I'm a baseball fan first, football second, basketball third. Soccer...OK, but I have the usual American complaints about it. That's also the order in which I understand the games. I am not a big sports fan. I keep a pretty casual eye on "my teams", not much more. But I do suffer when the the Red Sox lose, especially to the Yankees. Less so for the Giants, who I will root for even over the Patriots. Boston teams are always my second choice - a product of my undergraduate and graduate education in Massachusetts and long time preference for New England summer vacations.
My wife has long denigrated football's championship game as the "Stupid Bowl". But that now seems too disrespectful a judgement. Now that even the NFL admits that perhaps 30 of players will suffer symptomatic brain injury. Now my background as a workplace injury lawyer causes me to recoil from the game. I still listen to Fordham football on WFUV, keep an eye out for the Giants and Pats, Notre Dame too. But the days of celebrating a hit are gone, the excitement of the "sack" are fading. And now I see football frenzy as part of Texas pathology.
- gwc
Football, the Newest Partisan Divide - NYTimes.com
by David Leonhardt
To the list of issues that divide the country along partisan lines, you can add an unusual item: football.

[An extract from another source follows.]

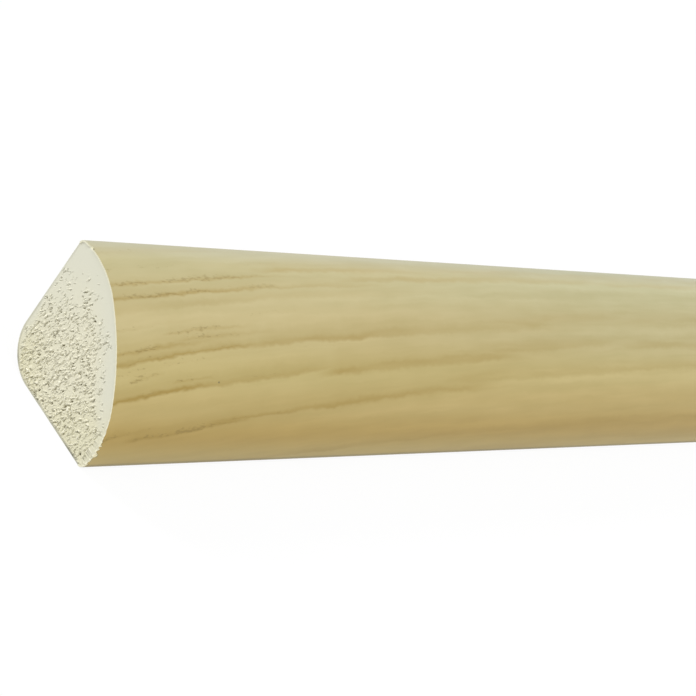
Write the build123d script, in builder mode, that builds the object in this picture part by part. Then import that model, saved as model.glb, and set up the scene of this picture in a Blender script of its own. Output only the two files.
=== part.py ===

Yes, virtually every slice of America still watches football in enormous numbers. But blue America — particularly the highly educated Democratic-leaning areas of major metropolitan areas — is increasingly deciding that it doesn’t want its sons playing football.
The number of boys playing high school football has fallen 15 percent over the last six years in both Minnesota and Wisconsin, according to the National Federation of State High School Associations. The decline in Colorado has been 14 percent. It has been 8 percent in Massachusetts and Maryland, 7 percent in New York and 4 percent in California.
Each of these states voted Democratic in the last two presidential elections, and each is among the more educated states in the nation, measured by the share of the population with a bachelor’s degree.
My colleagues John Branch and Billy Witz recently wrote about the growing number of high school seasons that have been canceled prematurely because the teams could not field enough players deemed to be healthy. Of the nine examples in the article — from the East Coast, the Midwest and the West — eight were in states that voted for President Obama twice. (The exception was Montana.)